- Exercise instructions
Everything from the line containing "for node in" to the line containing "obj.data.transform(world)", both lines included, must be copied exactly; nothing else should be.
-- start of Recorded data --
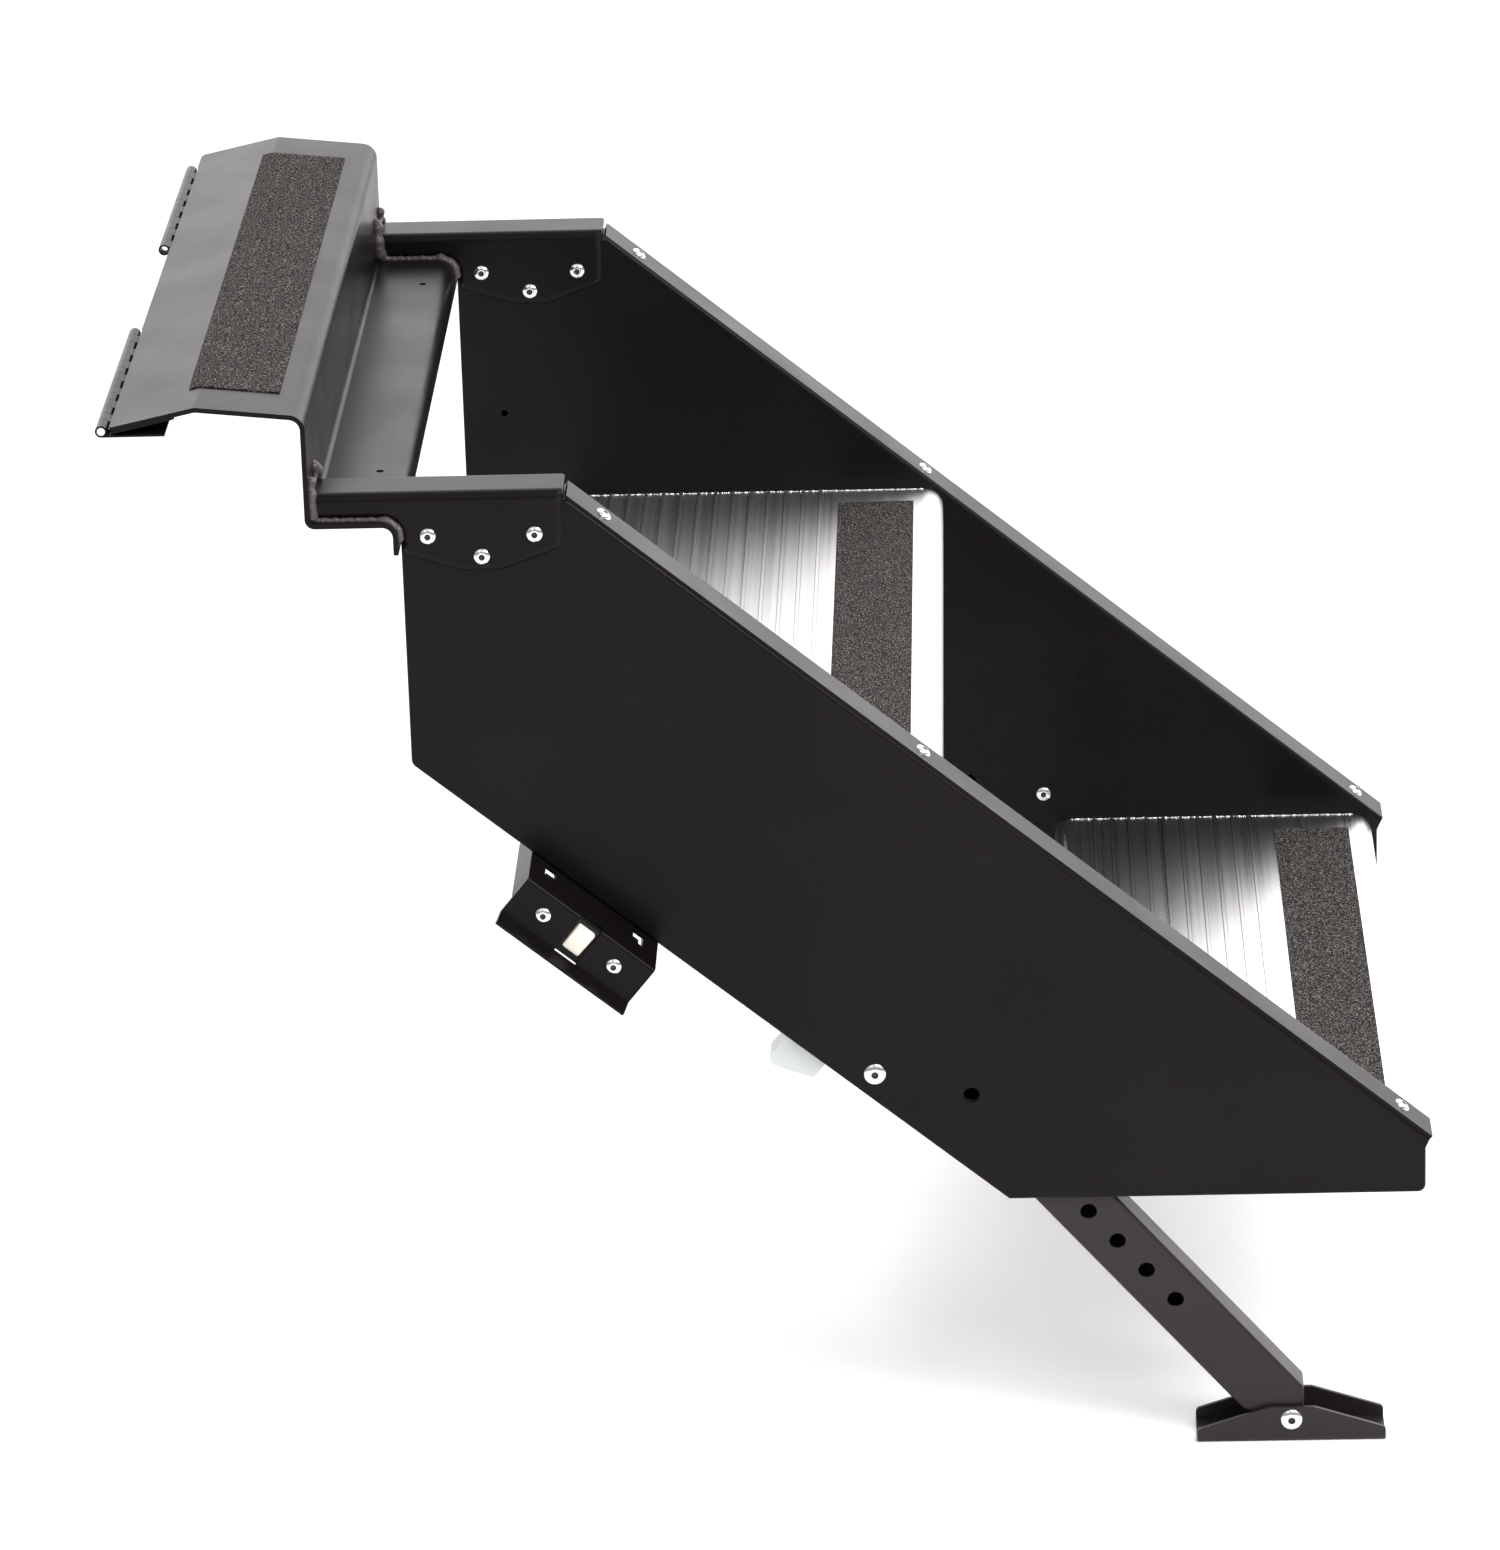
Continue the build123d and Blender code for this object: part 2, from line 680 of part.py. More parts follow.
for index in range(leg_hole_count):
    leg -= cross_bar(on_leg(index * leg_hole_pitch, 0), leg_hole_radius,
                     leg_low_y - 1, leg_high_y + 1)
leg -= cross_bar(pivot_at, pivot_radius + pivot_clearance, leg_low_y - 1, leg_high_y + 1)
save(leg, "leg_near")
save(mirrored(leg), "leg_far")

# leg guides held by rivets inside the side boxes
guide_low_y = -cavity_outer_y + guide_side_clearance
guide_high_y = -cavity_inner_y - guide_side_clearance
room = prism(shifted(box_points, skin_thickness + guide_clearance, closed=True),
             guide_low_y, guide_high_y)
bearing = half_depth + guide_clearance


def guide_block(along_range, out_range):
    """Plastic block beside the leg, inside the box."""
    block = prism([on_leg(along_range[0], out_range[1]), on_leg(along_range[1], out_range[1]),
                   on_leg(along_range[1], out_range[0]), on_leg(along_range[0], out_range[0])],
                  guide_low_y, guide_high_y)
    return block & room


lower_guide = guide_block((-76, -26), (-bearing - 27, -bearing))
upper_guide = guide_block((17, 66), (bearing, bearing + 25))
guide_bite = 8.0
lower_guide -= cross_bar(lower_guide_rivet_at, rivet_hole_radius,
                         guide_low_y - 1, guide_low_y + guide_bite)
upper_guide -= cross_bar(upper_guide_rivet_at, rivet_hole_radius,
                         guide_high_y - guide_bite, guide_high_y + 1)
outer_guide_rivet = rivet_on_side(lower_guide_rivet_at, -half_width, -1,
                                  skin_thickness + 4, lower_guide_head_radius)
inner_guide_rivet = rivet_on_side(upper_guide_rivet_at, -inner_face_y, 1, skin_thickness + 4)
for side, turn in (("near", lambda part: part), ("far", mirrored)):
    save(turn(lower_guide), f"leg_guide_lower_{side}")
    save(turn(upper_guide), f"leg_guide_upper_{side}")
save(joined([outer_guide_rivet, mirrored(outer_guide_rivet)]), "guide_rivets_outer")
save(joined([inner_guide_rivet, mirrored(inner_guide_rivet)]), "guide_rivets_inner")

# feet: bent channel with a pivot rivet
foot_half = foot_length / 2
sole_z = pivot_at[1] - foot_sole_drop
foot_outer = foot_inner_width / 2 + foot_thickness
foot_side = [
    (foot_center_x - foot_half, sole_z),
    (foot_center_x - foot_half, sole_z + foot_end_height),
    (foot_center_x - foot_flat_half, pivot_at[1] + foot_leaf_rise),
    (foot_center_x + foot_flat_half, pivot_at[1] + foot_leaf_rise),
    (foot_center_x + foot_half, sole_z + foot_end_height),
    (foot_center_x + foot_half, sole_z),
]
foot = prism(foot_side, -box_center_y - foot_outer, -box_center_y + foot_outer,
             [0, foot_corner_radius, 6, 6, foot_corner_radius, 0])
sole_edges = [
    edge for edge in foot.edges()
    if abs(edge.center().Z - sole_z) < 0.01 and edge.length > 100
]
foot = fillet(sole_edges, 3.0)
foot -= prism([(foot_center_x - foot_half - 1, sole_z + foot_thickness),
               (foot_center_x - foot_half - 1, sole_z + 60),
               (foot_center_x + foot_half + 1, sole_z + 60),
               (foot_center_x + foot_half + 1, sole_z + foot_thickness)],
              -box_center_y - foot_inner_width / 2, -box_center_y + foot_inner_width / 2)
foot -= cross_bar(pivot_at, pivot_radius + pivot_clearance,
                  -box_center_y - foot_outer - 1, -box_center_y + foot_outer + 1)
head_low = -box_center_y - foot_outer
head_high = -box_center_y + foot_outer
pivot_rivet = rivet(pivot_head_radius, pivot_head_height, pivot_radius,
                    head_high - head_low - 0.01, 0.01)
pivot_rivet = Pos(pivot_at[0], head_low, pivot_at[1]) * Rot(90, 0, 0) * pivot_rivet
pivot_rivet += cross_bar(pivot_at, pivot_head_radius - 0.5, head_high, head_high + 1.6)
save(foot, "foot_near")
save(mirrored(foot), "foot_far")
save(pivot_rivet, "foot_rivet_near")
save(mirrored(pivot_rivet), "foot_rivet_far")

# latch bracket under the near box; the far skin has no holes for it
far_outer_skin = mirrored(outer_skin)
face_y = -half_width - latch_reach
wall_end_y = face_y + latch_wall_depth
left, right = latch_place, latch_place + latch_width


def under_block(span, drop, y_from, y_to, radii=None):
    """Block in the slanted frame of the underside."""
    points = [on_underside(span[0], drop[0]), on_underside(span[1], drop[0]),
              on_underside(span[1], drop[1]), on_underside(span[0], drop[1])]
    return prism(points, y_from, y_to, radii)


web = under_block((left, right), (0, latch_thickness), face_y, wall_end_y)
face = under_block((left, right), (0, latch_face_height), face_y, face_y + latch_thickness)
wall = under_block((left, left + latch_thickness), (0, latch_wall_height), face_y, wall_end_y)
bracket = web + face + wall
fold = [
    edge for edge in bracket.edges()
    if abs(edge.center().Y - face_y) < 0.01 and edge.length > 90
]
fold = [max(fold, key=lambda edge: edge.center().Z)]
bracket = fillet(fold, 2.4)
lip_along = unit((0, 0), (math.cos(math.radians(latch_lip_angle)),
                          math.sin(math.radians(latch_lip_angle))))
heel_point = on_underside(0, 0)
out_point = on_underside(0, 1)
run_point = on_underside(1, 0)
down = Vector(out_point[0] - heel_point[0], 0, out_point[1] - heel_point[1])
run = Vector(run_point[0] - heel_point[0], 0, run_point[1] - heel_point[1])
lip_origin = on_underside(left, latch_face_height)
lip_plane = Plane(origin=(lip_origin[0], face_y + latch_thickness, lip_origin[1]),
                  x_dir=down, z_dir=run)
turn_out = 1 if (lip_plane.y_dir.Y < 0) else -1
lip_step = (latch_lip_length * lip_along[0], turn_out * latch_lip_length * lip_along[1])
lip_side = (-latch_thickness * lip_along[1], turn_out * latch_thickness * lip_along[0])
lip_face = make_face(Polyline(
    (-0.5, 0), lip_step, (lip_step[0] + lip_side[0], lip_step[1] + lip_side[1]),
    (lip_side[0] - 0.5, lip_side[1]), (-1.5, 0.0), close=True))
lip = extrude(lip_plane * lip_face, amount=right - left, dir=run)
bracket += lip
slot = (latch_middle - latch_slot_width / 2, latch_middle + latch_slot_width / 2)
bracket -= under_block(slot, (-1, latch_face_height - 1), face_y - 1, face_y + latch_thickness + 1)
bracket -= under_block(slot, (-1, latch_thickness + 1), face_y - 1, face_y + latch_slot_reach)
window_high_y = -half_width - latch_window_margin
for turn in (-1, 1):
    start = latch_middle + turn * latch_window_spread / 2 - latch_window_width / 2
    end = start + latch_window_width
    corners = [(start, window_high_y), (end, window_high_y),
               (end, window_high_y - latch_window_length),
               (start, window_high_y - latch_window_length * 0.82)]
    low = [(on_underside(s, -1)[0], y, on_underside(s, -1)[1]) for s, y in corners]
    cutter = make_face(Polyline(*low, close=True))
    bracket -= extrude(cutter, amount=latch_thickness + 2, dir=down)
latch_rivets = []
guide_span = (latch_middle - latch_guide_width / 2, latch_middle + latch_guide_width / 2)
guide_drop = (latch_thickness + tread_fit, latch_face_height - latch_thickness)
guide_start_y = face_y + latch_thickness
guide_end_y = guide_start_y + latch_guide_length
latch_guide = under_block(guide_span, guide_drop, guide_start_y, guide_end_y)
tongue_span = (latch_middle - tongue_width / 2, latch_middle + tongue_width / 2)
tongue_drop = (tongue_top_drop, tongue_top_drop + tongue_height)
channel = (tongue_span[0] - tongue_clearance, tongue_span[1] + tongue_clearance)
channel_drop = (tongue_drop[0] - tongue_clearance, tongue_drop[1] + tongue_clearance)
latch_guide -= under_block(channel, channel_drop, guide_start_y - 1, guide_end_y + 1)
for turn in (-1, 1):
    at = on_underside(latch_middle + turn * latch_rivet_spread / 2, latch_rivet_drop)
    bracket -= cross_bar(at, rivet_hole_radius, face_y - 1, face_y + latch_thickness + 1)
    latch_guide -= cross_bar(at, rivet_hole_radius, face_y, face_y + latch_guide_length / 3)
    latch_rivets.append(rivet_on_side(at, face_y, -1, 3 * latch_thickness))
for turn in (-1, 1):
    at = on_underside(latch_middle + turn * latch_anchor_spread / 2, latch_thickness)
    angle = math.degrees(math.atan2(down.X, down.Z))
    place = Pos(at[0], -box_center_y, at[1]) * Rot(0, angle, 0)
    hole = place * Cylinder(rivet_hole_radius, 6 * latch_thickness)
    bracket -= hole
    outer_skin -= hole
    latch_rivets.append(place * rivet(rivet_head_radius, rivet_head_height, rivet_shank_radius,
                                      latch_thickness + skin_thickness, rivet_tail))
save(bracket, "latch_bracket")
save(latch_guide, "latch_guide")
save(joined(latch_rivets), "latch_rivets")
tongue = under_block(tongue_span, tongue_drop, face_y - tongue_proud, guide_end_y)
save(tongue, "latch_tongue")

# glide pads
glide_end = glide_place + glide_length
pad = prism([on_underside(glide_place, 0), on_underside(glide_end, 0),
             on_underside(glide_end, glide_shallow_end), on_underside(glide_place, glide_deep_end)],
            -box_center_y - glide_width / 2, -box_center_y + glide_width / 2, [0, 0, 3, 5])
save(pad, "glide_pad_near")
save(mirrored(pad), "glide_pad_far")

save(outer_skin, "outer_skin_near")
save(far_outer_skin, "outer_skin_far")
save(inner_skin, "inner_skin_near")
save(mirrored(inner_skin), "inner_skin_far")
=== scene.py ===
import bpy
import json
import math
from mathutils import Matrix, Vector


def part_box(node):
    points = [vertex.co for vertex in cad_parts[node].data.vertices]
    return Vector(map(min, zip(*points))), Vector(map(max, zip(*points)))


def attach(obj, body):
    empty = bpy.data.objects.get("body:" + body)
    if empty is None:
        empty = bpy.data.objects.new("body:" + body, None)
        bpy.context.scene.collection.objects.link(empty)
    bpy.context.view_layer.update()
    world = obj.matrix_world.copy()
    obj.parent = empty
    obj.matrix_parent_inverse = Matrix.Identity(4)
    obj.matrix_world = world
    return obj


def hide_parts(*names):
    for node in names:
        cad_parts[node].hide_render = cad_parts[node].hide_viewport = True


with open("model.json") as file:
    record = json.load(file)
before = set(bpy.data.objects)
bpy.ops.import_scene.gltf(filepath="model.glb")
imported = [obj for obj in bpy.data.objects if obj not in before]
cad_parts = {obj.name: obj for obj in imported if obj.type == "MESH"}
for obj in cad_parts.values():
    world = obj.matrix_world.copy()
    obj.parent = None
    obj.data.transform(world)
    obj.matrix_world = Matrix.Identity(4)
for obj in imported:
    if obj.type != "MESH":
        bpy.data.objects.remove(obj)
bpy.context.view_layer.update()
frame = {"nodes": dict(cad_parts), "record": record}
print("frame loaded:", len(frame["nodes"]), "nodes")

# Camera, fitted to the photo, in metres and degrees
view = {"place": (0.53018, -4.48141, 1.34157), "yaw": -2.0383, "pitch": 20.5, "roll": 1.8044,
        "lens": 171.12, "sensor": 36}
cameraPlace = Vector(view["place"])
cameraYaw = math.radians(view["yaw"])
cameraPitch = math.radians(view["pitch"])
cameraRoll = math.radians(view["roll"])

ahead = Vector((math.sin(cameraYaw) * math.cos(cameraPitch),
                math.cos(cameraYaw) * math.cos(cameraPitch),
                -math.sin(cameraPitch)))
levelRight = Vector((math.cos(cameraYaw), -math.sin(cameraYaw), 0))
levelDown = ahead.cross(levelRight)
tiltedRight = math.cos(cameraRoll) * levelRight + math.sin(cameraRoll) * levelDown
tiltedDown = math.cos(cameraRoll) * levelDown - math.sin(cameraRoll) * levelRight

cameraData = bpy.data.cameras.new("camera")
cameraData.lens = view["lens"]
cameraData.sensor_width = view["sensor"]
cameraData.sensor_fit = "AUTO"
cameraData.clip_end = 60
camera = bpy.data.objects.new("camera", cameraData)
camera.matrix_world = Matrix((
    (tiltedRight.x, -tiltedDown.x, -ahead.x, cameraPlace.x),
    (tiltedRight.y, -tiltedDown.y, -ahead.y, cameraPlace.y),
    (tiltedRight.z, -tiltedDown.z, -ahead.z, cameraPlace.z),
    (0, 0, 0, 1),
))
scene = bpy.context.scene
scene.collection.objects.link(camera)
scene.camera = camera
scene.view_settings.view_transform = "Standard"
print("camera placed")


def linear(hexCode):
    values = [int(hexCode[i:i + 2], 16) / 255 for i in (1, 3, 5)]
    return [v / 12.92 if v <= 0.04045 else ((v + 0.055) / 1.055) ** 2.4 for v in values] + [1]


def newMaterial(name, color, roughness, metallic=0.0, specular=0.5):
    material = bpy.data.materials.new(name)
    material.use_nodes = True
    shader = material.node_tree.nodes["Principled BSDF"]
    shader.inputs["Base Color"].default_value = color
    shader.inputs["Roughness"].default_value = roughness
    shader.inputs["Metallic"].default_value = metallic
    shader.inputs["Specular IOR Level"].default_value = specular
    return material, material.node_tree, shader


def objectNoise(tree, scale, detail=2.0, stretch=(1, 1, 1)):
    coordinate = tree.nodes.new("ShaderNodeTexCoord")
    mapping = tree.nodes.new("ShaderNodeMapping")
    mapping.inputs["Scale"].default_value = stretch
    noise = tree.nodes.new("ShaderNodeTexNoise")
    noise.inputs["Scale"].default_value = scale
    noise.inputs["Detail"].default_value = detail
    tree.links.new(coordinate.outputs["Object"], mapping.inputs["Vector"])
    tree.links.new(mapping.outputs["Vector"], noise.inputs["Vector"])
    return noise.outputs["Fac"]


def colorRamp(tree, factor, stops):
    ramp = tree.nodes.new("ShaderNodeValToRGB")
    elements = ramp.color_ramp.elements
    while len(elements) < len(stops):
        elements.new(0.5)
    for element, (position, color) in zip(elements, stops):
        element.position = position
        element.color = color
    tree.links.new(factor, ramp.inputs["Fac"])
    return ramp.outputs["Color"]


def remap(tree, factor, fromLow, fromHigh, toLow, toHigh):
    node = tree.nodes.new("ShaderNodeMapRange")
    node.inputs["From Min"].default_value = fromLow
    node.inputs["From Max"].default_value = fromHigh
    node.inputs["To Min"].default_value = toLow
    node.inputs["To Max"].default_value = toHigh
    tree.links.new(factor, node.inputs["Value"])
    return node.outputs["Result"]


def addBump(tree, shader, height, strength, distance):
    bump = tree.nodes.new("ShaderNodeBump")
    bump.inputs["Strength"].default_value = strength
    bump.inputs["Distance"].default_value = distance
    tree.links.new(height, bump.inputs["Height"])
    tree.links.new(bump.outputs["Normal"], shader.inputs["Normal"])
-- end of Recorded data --
- Written solution
    for node in names:
        cad_parts[node].hide_render = cad_parts[node].hide_viewport = True


with open("model.json") as file:
    record = json.load(file)
before = set(bpy.data.objects)
bpy.ops.import_scene.gltf(filepath="model.glb")
imported = [obj for obj in bpy.data.objects if obj not in before]
cad_parts = {obj.name: obj for obj in imported if obj.type == "MESH"}
for obj in cad_parts.values():
    world = obj.matrix_world.copy()
    obj.parent = None
    obj.data.transform(world)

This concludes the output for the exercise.